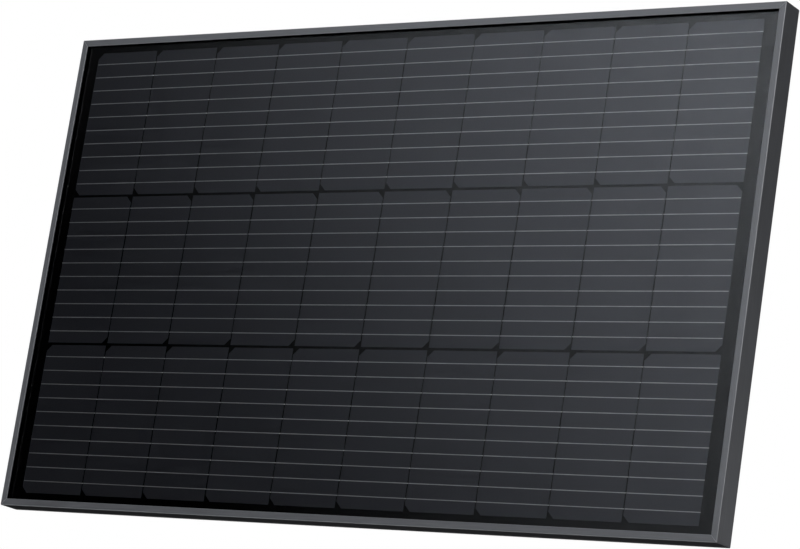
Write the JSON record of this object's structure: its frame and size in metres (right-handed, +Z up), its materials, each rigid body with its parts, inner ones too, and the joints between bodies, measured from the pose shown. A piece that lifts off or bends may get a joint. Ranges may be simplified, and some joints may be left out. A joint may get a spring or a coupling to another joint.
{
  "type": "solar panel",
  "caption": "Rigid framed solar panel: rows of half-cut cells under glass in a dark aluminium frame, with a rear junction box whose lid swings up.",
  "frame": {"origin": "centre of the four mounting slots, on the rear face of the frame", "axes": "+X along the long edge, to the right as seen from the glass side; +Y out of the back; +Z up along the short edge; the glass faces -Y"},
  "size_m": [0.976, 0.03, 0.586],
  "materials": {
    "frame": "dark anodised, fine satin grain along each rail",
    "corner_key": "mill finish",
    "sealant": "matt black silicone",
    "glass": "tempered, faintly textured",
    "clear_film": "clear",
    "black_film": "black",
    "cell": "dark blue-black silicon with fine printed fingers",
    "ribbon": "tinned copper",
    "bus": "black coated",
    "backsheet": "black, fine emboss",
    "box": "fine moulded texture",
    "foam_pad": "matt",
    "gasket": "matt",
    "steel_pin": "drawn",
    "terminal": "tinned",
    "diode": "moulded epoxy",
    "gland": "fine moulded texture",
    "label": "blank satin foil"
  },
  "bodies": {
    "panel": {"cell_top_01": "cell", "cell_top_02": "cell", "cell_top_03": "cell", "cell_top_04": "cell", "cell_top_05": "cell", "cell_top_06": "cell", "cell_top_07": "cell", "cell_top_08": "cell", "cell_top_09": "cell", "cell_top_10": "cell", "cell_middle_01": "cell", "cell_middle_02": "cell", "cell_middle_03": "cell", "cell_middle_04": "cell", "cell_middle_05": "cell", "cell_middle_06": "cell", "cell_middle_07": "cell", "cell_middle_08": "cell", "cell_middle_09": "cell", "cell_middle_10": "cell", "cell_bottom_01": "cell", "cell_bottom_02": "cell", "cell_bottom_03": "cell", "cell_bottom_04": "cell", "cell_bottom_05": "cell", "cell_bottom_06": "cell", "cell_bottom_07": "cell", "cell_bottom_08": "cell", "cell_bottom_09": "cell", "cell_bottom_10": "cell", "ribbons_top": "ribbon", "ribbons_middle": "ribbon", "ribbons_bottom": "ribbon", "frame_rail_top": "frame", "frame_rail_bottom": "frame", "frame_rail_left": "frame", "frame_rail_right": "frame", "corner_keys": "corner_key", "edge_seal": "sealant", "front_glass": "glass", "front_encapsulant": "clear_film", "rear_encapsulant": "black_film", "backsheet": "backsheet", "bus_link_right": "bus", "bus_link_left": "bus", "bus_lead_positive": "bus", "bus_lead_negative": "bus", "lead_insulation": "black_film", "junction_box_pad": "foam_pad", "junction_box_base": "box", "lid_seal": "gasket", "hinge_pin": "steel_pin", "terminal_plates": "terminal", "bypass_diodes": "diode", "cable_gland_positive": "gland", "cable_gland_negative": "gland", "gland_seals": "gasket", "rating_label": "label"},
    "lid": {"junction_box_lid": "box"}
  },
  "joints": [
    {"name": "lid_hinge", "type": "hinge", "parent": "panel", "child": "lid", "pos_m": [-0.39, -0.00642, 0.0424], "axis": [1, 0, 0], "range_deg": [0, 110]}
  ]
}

What is expected: Search the listing for the word "joints" and return each line that holds it.

Exercise response:
Write the JSON record of this object's structure: its frame and size in metres (right-handed, +Z up), its materials, each rigid body with its parts, inner ones too, and the joints between bodies, measured from the pose shown. A piece that lifts off or bends may get a joint. Ranges may be simplified, and some joints may be left out. A joint may get a spring or a coupling to another joint.
  "joints": [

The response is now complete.